Emerging market currencies have been under significant pressure in 2018 and the rupee has been no exception. Now at 68.23 to the dollar, the rupee is down 6.6 percent on the year and continues to trade near historically weak levels; however, forecasters are becoming more optimistic and further strength may be around the corner.
Among those forecasters is Aditya Pugalia of Emirates NBD. Pugalia told Bloomberg this week that he saw the rupee strengthening to 67 per dollar by year-end. Pugalia said that major rupee-negative developments would “dissipate in the medium term.”
Among factors weighing on the rupee this year have been high oil prices, a strong dollar, above-target inflation, an increasing Indian current account deficit and threats to global trade following the Trump administration’s decision to impose tariffs on goods worth several hundred billion dollars.

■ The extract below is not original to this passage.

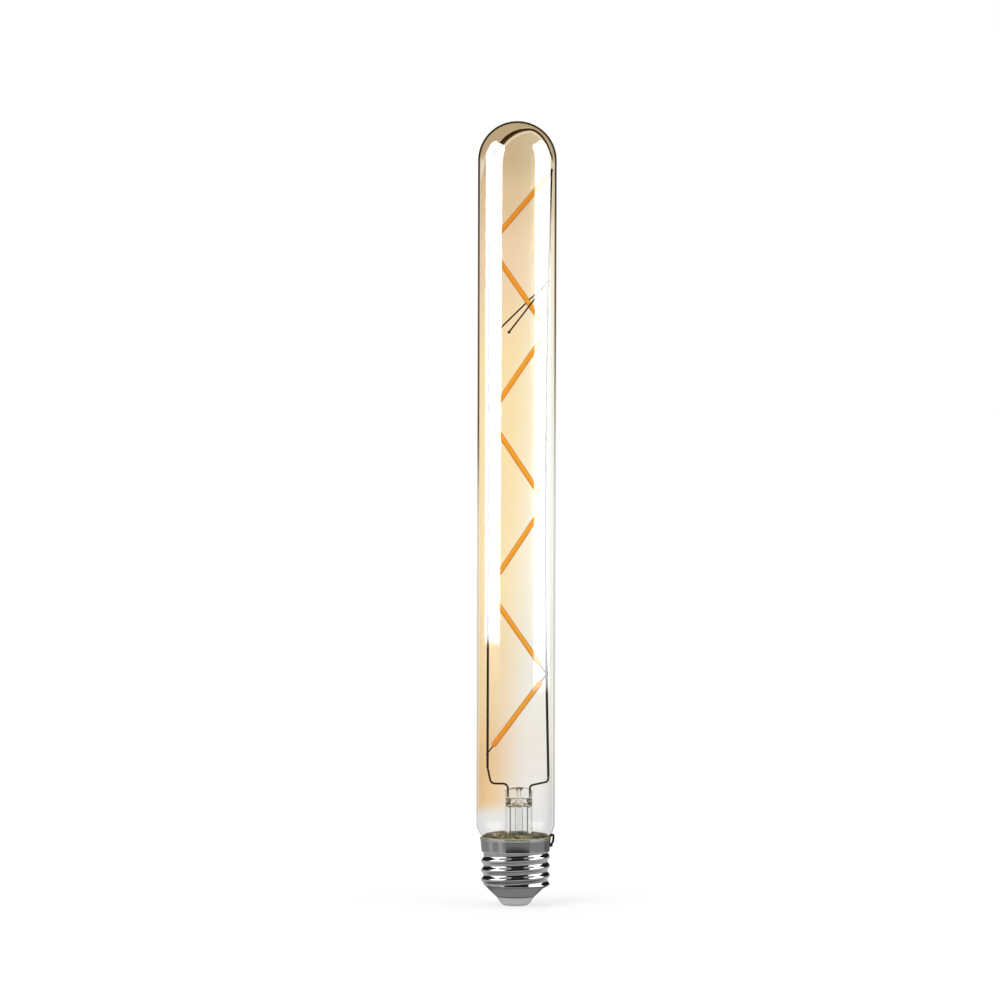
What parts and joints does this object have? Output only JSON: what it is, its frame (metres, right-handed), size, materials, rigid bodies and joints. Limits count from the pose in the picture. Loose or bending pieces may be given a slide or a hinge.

Speaking on the dollar, Pugalia suggested that it was close to its current cycle high – something we might also say about oil, which has shed more than $5 over the past 48 hours following news that Libya has reopened four oil export terminals, prompting fears of a supply glut. Oil remains India’s largest import and therefore a significant drain on the country’s finances.
On trade, the rupee’s current weak levels should “negate some of the negative implications of tariffs” and India’s deteriorating current account is “still not a concern,” Pugalia said.
Finally, reining in inflation will be the job of the Reserve Bank of India. In June, the bank hiked interest rates for the first time in four years. HSBC is among the major forecasters expecting a further hike in August. “To keep inflation expectations in check, the RBI may need to push rates higher again,” said HSBC’s co-head of Asian economics research, Frederic Neumann.